**Recorded data**
____________________
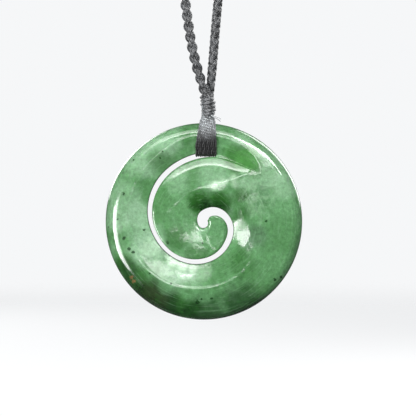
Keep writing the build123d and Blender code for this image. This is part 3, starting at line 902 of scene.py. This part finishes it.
# Clouds of this stone: sideways, up, reach in millimetres, colour and strength
CLOUDS = [
    (-13, 15.5, 8.5, PALE, 0.65), (-18.5, 6, 6, PALE, 0.4), (-2.5, 20.2, 4.5, DEEP, 0.35),
    (15, 12, 6, PALE, 0.5), (-12.5, -6, 6.5, PALE, 0.95), (-15, 1.5, 4.5, PALE, 0.8),
    (-5.5, -12.6, 6.5, PALE, 0.85), (2, 10.5, 5.5, PALE, 0.45), (-6, 9, 4.5, PALE, 0.4),
    (2.4, 8, 2.4, MILK, 0.9), (4.4, 8.9, 2.2, MILK, 0.35), (6.8, 9.7, 2.2, MILK, 0.75),
    (7.2, 8.2, 1.9, MILK, 0.95), (9.5, 7.9, 3.5, PALE, 0.4), (13, 5, 4.5, SLATE, 0.4),
    (18, -3, 6, MIDDLE, 0.7), (16, -10.5, 5.5, LIGHT, 0.6), (-20, 1, 4.5, PALE, 0.5),
    (-16.5, -2, 3.2, PALE, 0.4), (18.4, 8, 4.2, PALE, 0.55), (-9.5, 13.8, 4.5, DEEP, 0.68),
    (-8.2, 17.2, 3.6, PALE, 0.55), (8.4, 17.5, 3.8, PALE, 0.55), (7.5, 14.6, 4.5, DEEP, 0.8),
    (11.5, 12, 3, DEEP, 0.6), (6.5, 15.6, 3.4, GLOW, 0.3), (9.8, 13.9, 4.2, GLOW, 0.6),
    (8.4, 5.9, 3.4, DEEP, 0.9), (-1.2, 4.2, 4.1, DEEP, 1), (3.5, 4.6, 4.2, DEEP, 1),
    (-2, 3.8, 2.4, DARK, 0.45), (0.6, 3.7, 2.8, DARK, 0.9), (3.3, 3.5, 2.7, DARK, 0.8),
    (5, 2.6, 2.2, DARK, 0.5), (-6.5, -4, 4, DEEP, 0.65), (-2, -8.2, 4, DEEP, 0.6), (9, 2.2, 3, DEEP, 0.6),
    (8.5, -9.5, 5, DEEP, 0.6), (-4.5, -18.5, 5.5, DEEP, 0.9), (0.5, -20, 6.5, DARK, 0.7),
    (9, -18.5, 7, DARK, 0.75), (-15.4, -13, 4, DEEP, 0.8), (-18, -9.8, 3.2, DEEP, 0.8),
    (11.7, -3.4, 4.2, SLATE, 0.6), (8.6, 5.6, 2.2, DARK, 0.55), (-17.4, -10.6, 3.2, DARK, 0.6),
    (-6.1, -1.9, 2.6, DEEP, 0.6), (-0.6, -12.5, 3.2, LIGHT, 0.6), (-12.4, -6.5, 3.4, MILK, 0.4),
    (-10.5, -19.3, 8, DARK, 0.85), (-12.3, -17.6, 6.2, OLIVE, 0.7), (-16.4, -14.6, 3.8, DARK, 0.55),
    (-3.6, -15.4, 3.8, LIGHT, 0.75), (0.6, -16, 3.4, LIGHT, 0.65), (-8.4, -14.4, 3.2, LIGHT, 0.6),
    (8.6, 9, 1.7, MILK, 0.6), (-7.2, -8.9, 2.3, MILK, 1), (-4.8, -10, 2.1, MILK, 1),
    (-2.5, -10.7, 1.9, MILK, 0.8),
]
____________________
**Written exercise**
Everything in the listing above should be restated exactly.

**The result**
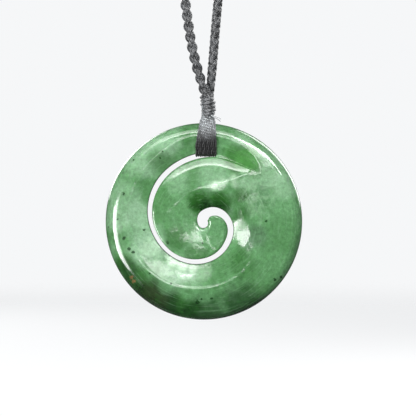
Keep writing the build123d and Blender code for this image. This is part 3, starting at line 902 of scene.py. This part finishes it.
# Clouds of this stone: sideways, up, reach in millimetres, colour and strength
CLOUDS = [
    (-13, 15.5, 8.5, PALE, 0.65), (-18.5, 6, 6, PALE, 0.4), (-2.5, 20.2, 4.5, DEEP, 0.35),
    (15, 12, 6, PALE, 0.5), (-12.5, -6, 6.5, PALE, 0.95), (-15, 1.5, 4.5, PALE, 0.8),
    (-5.5, -12.6, 6.5, PALE, 0.85), (2, 10.5, 5.5, PALE, 0.45), (-6, 9, 4.5, PALE, 0.4),
    (2.4, 8, 2.4, MILK, 0.9), (4.4, 8.9, 2.2, MILK, 0.35), (6.8, 9.7, 2.2, MILK, 0.75),
    (7.2, 8.2, 1.9, MILK, 0.95), (9.5, 7.9, 3.5, PALE, 0.4), (13, 5, 4.5, SLATE, 0.4),
    (18, -3, 6, MIDDLE, 0.7), (16, -10.5, 5.5, LIGHT, 0.6), (-20, 1, 4.5, PALE, 0.5),
    (-16.5, -2, 3.2, PALE, 0.4), (18.4, 8, 4.2, PALE, 0.55), (-9.5, 13.8, 4.5, DEEP, 0.68),
    (-8.2, 17.2, 3.6, PALE, 0.55), (8.4, 17.5, 3.8, PALE, 0.55), (7.5, 14.6, 4.5, DEEP, 0.8),
    (11.5, 12, 3, DEEP, 0.6), (6.5, 15.6, 3.4, GLOW, 0.3), (9.8, 13.9, 4.2, GLOW, 0.6),
    (8.4, 5.9, 3.4, DEEP, 0.9), (-1.2, 4.2, 4.1, DEEP, 1), (3.5, 4.6, 4.2, DEEP, 1),
    (-2, 3.8, 2.4, DARK, 0.45), (0.6, 3.7, 2.8, DARK, 0.9), (3.3, 3.5, 2.7, DARK, 0.8),
    (5, 2.6, 2.2, DARK, 0.5), (-6.5, -4, 4, DEEP, 0.65), (-2, -8.2, 4, DEEP, 0.6), (9, 2.2, 3, DEEP, 0.6),
    (8.5, -9.5, 5, DEEP, 0.6), (-4.5, -18.5, 5.5, DEEP, 0.9), (0.5, -20, 6.5, DARK, 0.7),
    (9, -18.5, 7, DARK, 0.75), (-15.4, -13, 4, DEEP, 0.8), (-18, -9.8, 3.2, DEEP, 0.8),
    (11.7, -3.4, 4.2, SLATE, 0.6), (8.6, 5.6, 2.2, DARK, 0.55), (-17.4, -10.6, 3.2, DARK, 0.6),
    (-6.1, -1.9, 2.6, DEEP, 0.6), (-0.6, -12.5, 3.2, LIGHT, 0.6), (-12.4, -6.5, 3.4, MILK, 0.4),
    (-10.5, -19.3, 8, DARK, 0.85), (-12.3, -17.6, 6.2, OLIVE, 0.7), (-16.4, -14.6, 3.8, DARK, 0.55),
    (-3.6, -15.4, 3.8, LIGHT, 0.75), (0.6, -16, 3.4, LIGHT, 0.65), (-8.4, -14.4, 3.2, LIGHT, 0.6),
    (8.6, 9, 1.7, MILK, 0.6), (-7.2, -8.9, 2.3, MILK, 1), (-4.8, -10, 2.1, MILK, 1),
    (-2.5, -10.7, 1.9, MILK, 0.8),
]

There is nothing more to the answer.